Before the flight departed, Jo came and kneeled by me in my seat. "Laura, if you and your husband want to, you can sit in Upper Class. You'll have a lie-flat bed so you can sleep the journey. It'll make the time pass by so quickly."

We gratefully accepted, and I fell into a fitful slumber only waking to quietly cry into the pillow. Grief is hard. It leaves you feeling powerless, helpless. Grief at 50,000 feet feels worse.

Before I knew it we were in London. It was 6am. I was home.

Some people have said mum made a mistake telling me. For those of you who read this, who might be in mum's situation one day, she didn't make a mistake.

For those of you who worry about being abroad and the same happening - travellers, expats, tourists - know that if it happens to you, you will endure it. You'll find strength beyond what you believe you have and you'll deal with whatever situation arises in the right way for you. Even better if you have someone as supportive as David has been.

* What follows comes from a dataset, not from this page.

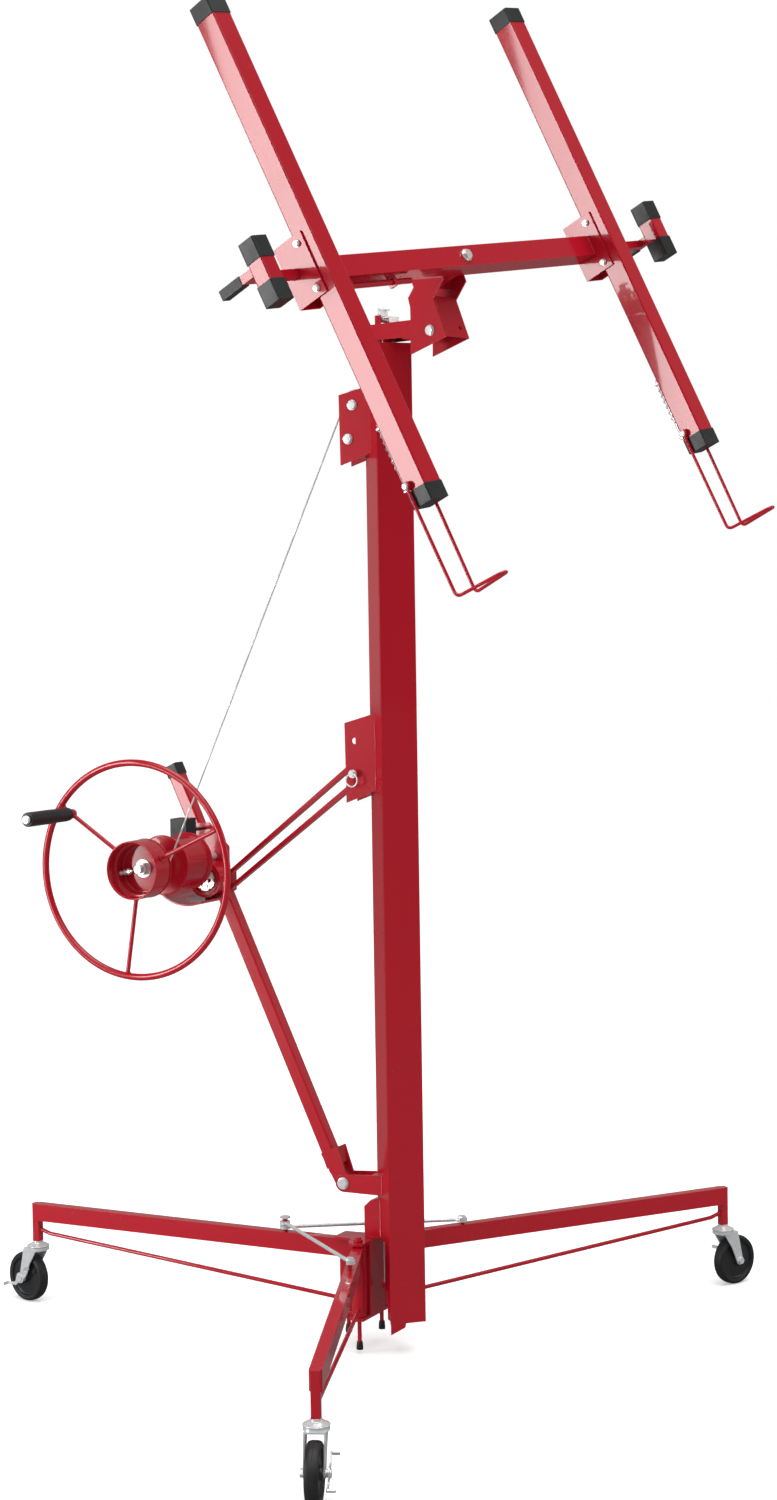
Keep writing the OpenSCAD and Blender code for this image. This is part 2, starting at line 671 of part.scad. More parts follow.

Dad won't come back now. He's gone. Sleeping. We still don't really know why he died. I don't believe in fate, that it was 'his time'. I don't believe in cruel notion that God selfishly 'took' my dad to be with him in heaven. All we have are memories of the man he was, and the legacy he left behind.

I find most days hard to deal with. Waking up is painful, and my interests, such as six out of ten, my lifestyle blog, have taken a hit. I don't really want to travel long haul again. But knowing I can cope in such extreme circumstances has given me the impetus to live my life in the best way I can, and make my dad proud.